Adventism for the twenty-first century has gotten over some narrowly intellectual concepts and defense of our doctrines. Like the walls of Jericho, the intellectual walls against our message will fall without a fight when we do the crucial work of demonstrating what our doctrines mean for our broken world and our broken hearts.

It all starts with love and vulnerability. When I talk to people about the Adventist revolution, I just want people to walk away with one conviction: that the grace Adventists celebrate is about childlike vulnerability, human connection, and heartfelt authenticity.

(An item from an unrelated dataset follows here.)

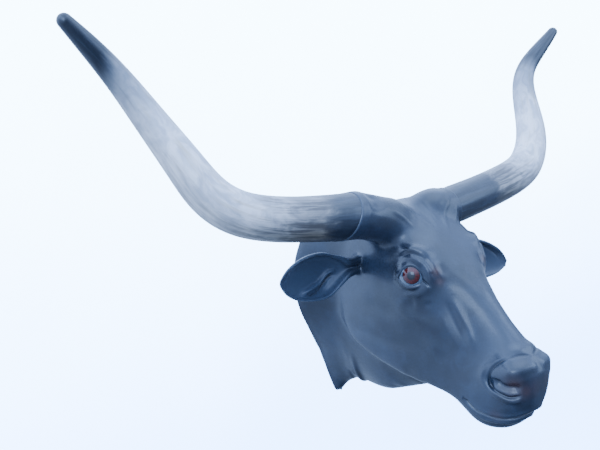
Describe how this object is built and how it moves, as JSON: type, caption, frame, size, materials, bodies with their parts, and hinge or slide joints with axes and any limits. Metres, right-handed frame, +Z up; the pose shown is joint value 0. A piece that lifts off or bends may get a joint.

God is closer to us than anyone ever imagined. Not only will He end death and suffering, He had nothing to do with them in the first place. Not only did God start history, He has been guiding it step by step. Not only can we have a personal relationship with Jesus, but He has also a specific day set aside each week to meet with us. Not only does Jesus forgive us, He also works in His sanctuary to give us His heart.

Each one of our distinctive doctrines is a declaration of how close, loving, and involved our Father God really is. God gives us the emotional security we need to love and to be loved without limit. He is big enough to unlock our vulnerability and tear away any facade of perfectionism, sufficiency, and independence that frightened humans shut themselves into.

These precious truths not only present Christ as the answer that our emotionally atrophied world desperately needs, they also, as we understand and apply them, make us perfectly ready to go home.


  1. Despicable Me (Universal Pictures, 2010).
  2. See Brené Brown, Daring Greatly (New York; Penguin Books, 2012).